Find the word "points" in the data. Return every line where it appears.
--- Data for this task ---
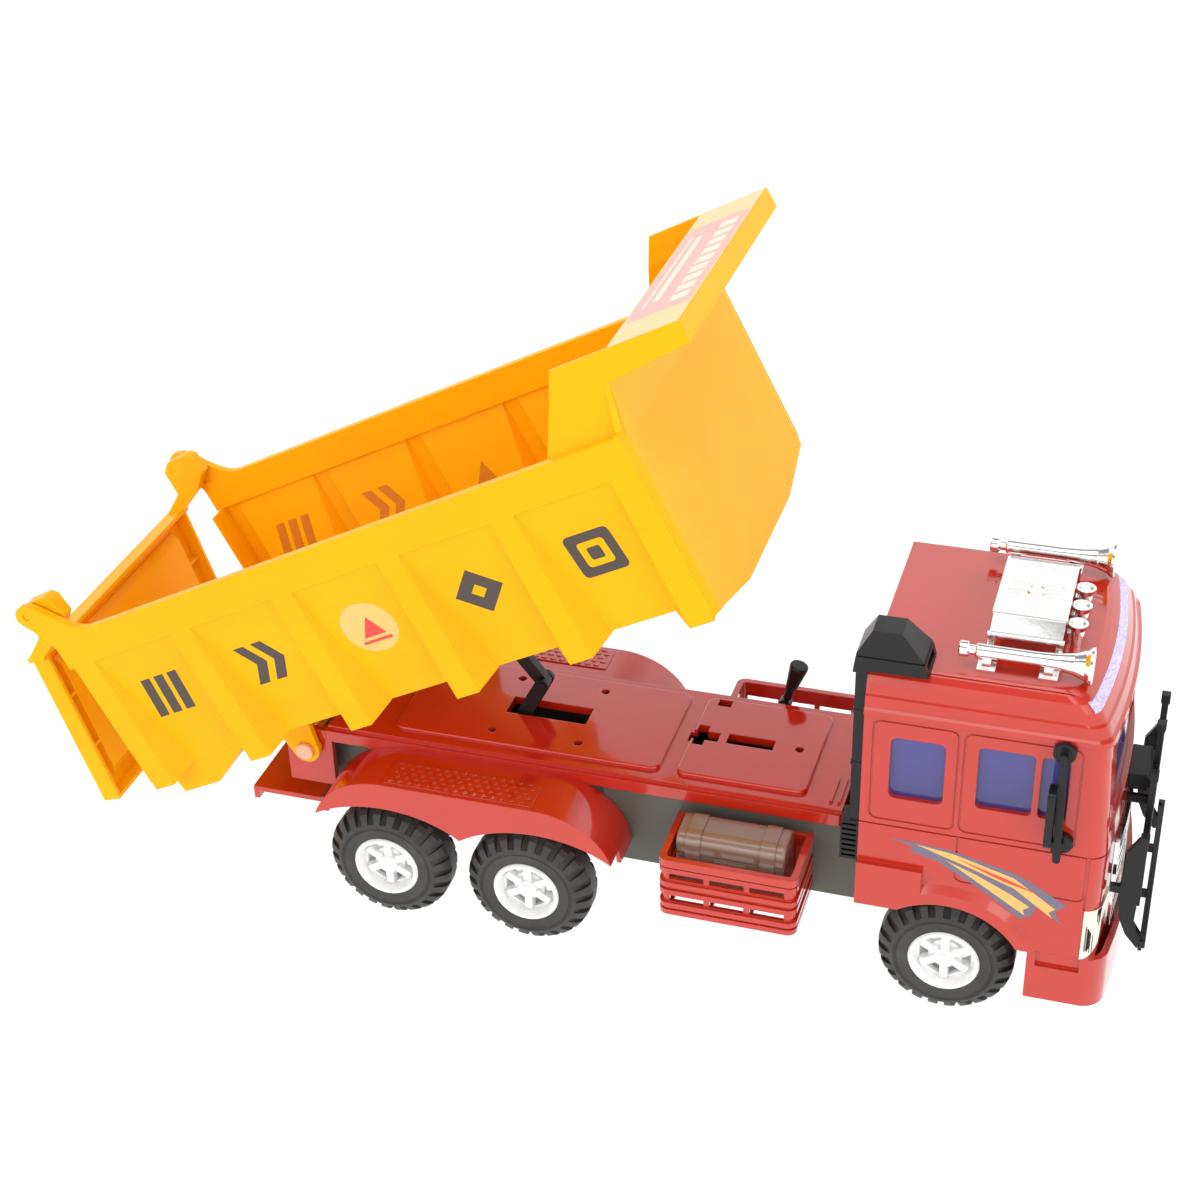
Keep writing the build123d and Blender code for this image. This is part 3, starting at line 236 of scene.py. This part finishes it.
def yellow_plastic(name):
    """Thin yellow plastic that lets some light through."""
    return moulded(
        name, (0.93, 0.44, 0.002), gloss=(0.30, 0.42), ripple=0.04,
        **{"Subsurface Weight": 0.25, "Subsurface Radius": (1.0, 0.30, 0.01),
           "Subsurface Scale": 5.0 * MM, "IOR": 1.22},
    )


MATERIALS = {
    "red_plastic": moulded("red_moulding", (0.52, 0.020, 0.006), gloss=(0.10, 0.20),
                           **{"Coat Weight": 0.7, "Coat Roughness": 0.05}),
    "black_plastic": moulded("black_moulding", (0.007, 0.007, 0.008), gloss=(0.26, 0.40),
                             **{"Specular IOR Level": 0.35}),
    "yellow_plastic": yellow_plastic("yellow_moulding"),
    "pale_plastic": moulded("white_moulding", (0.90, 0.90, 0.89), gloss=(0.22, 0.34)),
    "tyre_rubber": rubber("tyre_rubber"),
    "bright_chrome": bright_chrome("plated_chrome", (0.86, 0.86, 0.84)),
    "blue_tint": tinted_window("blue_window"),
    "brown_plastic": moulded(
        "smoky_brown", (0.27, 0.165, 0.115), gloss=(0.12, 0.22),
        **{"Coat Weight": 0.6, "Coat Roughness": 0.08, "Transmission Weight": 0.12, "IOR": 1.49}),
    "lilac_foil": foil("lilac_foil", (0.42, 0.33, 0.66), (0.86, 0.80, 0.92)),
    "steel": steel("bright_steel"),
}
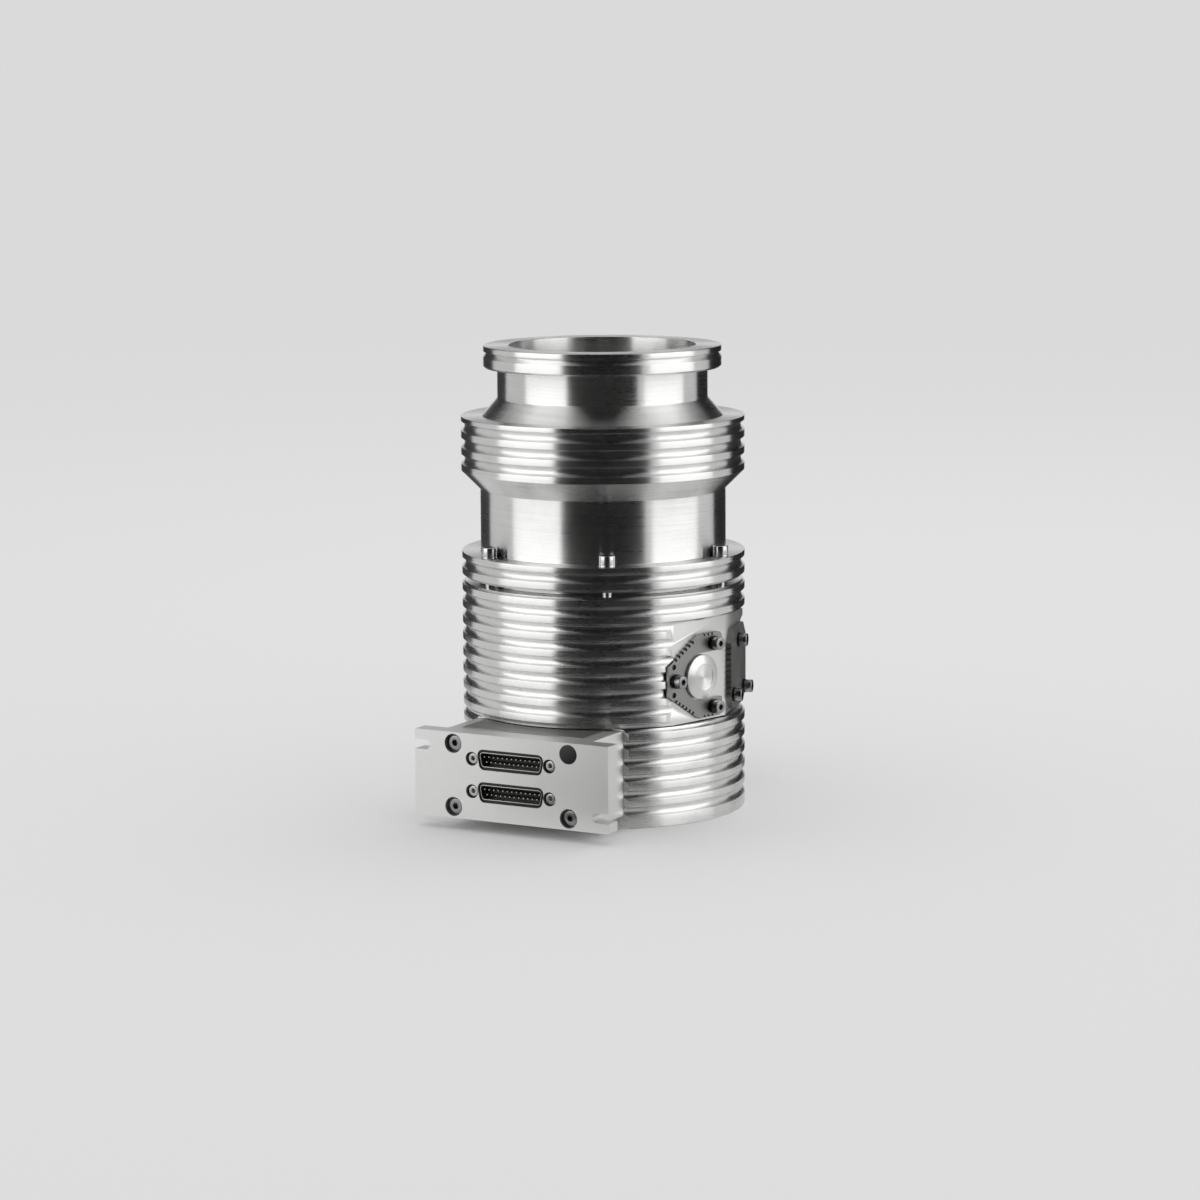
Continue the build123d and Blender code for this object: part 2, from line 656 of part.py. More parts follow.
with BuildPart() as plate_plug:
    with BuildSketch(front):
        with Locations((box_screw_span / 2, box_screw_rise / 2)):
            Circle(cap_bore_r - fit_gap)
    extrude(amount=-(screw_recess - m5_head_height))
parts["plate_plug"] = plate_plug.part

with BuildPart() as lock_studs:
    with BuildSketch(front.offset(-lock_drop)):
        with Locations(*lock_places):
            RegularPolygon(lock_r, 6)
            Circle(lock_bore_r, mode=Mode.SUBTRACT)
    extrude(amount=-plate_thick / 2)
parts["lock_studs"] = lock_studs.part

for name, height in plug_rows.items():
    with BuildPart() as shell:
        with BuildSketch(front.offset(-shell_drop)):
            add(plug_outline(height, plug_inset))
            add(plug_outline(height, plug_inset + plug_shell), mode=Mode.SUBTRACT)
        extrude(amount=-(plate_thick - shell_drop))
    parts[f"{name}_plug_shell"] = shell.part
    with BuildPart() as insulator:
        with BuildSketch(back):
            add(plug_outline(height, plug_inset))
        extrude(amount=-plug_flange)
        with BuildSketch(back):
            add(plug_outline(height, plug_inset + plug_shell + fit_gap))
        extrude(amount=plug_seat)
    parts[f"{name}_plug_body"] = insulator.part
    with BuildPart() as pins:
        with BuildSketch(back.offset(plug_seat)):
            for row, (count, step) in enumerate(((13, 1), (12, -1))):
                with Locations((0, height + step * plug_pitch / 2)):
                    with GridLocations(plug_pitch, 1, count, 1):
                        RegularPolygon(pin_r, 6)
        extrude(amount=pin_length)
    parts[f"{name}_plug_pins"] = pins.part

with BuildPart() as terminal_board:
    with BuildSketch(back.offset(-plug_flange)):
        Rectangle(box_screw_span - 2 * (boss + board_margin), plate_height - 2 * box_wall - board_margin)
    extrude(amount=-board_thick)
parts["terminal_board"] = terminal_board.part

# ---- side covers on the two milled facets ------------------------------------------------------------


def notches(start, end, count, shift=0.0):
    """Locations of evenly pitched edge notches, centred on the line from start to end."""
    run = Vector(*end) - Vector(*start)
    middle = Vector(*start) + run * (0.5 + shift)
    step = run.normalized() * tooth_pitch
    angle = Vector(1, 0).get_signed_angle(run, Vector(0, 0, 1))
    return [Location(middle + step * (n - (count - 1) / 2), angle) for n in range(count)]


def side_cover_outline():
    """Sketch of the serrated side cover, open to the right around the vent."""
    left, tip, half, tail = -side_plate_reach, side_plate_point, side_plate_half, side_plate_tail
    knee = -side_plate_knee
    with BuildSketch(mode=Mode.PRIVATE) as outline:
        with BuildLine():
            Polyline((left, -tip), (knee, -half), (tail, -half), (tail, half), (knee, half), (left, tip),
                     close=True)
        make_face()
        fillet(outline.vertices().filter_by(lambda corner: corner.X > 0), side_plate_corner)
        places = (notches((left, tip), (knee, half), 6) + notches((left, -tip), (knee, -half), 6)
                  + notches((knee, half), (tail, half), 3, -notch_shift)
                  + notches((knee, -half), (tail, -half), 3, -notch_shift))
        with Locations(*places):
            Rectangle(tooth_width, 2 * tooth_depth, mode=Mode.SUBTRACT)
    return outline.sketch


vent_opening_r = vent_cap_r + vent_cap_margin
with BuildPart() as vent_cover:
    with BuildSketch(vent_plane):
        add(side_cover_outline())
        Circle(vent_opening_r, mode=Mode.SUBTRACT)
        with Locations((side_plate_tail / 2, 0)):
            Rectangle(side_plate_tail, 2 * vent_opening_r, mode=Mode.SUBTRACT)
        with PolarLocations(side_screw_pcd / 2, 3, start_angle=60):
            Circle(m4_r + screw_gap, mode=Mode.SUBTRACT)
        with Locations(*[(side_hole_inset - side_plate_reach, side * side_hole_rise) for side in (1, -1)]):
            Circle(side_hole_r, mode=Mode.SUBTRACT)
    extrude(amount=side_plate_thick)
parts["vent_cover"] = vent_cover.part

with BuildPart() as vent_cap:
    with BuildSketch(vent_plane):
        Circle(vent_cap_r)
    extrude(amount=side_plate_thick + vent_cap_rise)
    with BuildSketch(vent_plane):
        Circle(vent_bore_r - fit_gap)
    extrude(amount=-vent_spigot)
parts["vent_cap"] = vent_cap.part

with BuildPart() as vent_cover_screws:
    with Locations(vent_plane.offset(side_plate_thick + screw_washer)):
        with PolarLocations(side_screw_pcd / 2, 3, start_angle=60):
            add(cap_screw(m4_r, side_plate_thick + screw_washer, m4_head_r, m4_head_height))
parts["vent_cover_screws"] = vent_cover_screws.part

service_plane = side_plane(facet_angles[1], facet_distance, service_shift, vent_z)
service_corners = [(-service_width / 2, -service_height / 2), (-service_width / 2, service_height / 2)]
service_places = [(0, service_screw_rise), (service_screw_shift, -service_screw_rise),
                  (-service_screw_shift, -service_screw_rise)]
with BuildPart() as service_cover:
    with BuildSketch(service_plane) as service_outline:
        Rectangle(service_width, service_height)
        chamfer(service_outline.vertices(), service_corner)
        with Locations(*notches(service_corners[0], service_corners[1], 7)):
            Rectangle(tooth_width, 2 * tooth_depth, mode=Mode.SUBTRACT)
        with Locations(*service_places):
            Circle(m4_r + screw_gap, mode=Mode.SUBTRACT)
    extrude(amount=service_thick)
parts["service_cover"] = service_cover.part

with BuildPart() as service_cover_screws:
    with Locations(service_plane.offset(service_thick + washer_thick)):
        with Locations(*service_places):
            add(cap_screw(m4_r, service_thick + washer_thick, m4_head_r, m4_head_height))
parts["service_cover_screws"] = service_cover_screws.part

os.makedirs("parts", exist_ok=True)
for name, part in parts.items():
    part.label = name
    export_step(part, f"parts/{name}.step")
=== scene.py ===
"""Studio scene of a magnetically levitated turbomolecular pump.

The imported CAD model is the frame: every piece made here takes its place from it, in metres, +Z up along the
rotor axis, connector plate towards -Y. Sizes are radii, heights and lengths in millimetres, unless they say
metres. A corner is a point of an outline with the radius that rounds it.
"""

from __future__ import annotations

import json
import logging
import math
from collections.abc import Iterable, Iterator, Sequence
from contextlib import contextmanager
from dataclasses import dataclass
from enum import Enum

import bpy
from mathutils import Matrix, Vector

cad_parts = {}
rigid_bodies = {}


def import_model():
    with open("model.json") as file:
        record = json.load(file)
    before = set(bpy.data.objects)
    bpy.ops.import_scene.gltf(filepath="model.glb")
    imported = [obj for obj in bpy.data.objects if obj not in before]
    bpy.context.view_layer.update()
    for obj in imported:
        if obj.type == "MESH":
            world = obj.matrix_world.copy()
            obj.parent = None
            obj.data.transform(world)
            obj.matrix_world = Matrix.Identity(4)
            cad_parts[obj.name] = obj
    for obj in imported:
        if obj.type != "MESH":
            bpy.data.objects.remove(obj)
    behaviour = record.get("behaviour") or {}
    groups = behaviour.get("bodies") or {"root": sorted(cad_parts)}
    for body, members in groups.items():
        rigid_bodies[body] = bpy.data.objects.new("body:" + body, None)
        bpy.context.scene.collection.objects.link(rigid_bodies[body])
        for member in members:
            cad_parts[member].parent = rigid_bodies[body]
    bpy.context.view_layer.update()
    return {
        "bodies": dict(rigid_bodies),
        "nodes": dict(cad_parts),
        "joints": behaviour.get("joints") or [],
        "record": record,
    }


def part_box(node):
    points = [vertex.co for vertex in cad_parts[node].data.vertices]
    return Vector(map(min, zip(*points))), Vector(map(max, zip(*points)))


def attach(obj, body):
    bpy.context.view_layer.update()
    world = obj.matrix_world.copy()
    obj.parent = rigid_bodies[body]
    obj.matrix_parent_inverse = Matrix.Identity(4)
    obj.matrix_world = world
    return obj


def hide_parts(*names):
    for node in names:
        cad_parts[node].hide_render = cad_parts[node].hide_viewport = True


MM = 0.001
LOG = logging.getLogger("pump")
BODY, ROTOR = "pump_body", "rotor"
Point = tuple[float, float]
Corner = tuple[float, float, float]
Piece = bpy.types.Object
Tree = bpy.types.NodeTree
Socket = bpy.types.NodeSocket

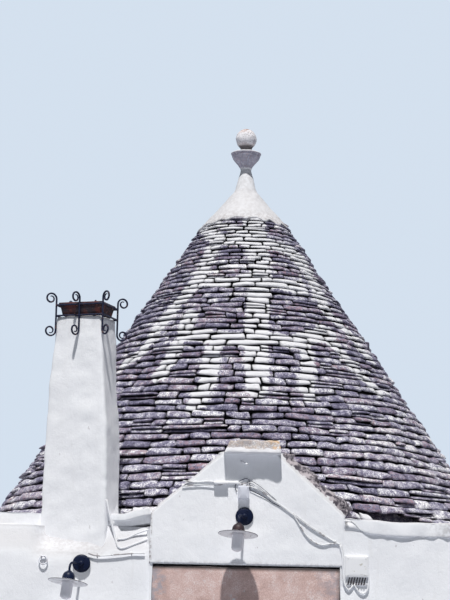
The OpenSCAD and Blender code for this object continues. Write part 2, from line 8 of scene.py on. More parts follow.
---
# Full response:
    points = [vertex.co for vertex in cad_parts[node].data.vertices]
    return Vector(map(min, zip(*points))), Vector(map(max, zip(*points)))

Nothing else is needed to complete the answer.